4 Things That Set Professional Skin Therapists Apart From Beauty Consultants
In a world with so much possibility, there are infinite choices. It should be a good thing, provided you know how to make the right decision. More people are seeking home based employment opportunities, and with low entry requirements, it is easy to become anything, and many people opt to become Beauty Consultants, skin care consultants or advisors. Having a true passion for healthy skin and beauty, as well as a love for ongoing learning, the world is your oyster.
However, as a client, you want to know that your skin is in the best hands possible. It is your biggest organ, one which is visible to everyone you see, and with its exposure to the elements, it is also highly vulnerable to what happens both outside, and on a molecular level inside of your body. As a woman, your confidence may well be tied to the condition of your skin, and that’s why you should carefully weigh up how you treat it.
What’s the Difference Between a Skin Therapist and a Beauty Consultant?
At an elementary level, their place and method of work differs; while a Beauty Consultant / advisor works from a department store, pharmacy, spa or from home, selling (often via Multi Level Marketing) skin care products for a specific brand, a skin therapist will generally work from a registered clinic or medical spa that provides various medical-grade treatments for advanced skin conditions. When searching online for skin treatments, a Beauty consultant might have an online store that sells their day-to-day products, while a skin therapist will have a website with information about the treatments the clinic offers, as that is the focus of a skin clinic.

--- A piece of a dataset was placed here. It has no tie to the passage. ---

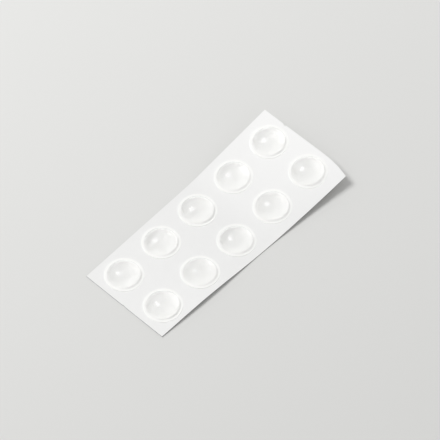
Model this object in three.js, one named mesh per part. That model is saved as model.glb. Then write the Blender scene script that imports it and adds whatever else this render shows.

Apart from those tell-tale differences, there are 3 main elements that set a professional skin therapist apart from a beauty consultant, in the eyes of the client. These are the essential differences that influence the level of care, expertise and results that can be expected.
In order to become a Beauty Consultant, all you have to do is to undergo product training from the brand/s whose products you wish to sell. You should be able to assess a potential client’s skin type with accuracy, and recommend a skin care regime based on the company’s guidelines. A skin therapist or Medical Aesthetician, on the other hand, has to attend school, where she will learn about the biological makeup of the skin, and various near-medical treatments. With full-time attendance, you can complete the program in about six months to one year, and then you are required to do an Internship. Passionate skin therapists, who are serious about the health of their patients’ skin, would attend ongoing training to learn about new techniques, products and equipment. They would independently assess the ingredients and methods based on their experience and medical knowledge before prescribing it to patients.
Mia Liefso, owner of Bradford Skin Clinic & Medical Spa is an example of a professional skin therapist. After years of working in gynaecology and seeing the effects of hormones on women’s skin and bodies, she decided to combine her empathy for women and her passion for beauty into a skin clinic, which has since gained a reputation for excellent service and lasting results. She earned several diplomas in skin care, including Medical Aesthetics, Skin Therapy, and Laser and RF Technology and Physics.
While a Beauty Consultant usually sells products from a counter (or the trunk of their car!), medical skincare therapists get down and dirty with their clients. After careful assessment of the skin and diagnosing any issues, they will cleanse and treat clients’ skin, select and apply specialized cosmetic products and techniques to improve appearance, remove facial or body hair, apply chemical peels, or collaborate with dermatologists and plastic surgeons to provide patients with pre- and post-operative care. Their multifaceted approach combines medical grade treatments and products to provide advanced skin care solutions.
A beauty consultant will usually be the ambassador of one, or sometimes a small handful of brands. Well-known brands, as well as new celebrity skin care ranges often rely on Beauty consultants to sell their products.
An expert skin therapist, on the other hand, will use a selection of medical grade products from premium brands, such as AFA MD and Obagi as well as their own formulations, to treat their patients. Their buying power ensures that they are able to purchase wholesale products and ingredients from the best brands, to bring affordable solutions to their clients. Although professional aestheticians do offer the basics, such as cleanser, toner and moisturizer, they are more focused on the deeper issues, such as chemical peels, skin brightening, anti-blemish treatment, deep cleansing and cellular renewal.
In a medical spa, facial peels are done in preparation for other treatments, or as a stand-alone service.
Beauty consultants don’t use tools and equipment, because many of these electronics are only sold to registered Medical Aestheticians. A professional skin therapist will use technology, such as light-based treatments, RF technology, laser acne clearance or hair removal, photo rejuvenation, localized fat reduction, and fractional resurfacing, in addition to products, to address all kinds of skin care issues.
While using a proven skin care routine from a young age is a great way to prevent a variety of skin conditions, visiting a medical spa has been proven the most effective method of dealing with a variety of existing skin care conditions. Skin rejuvenation is often only possible by means of medical-grade treatments, which is why you should rely on a professional skin therapist with the necessary qualifications and background.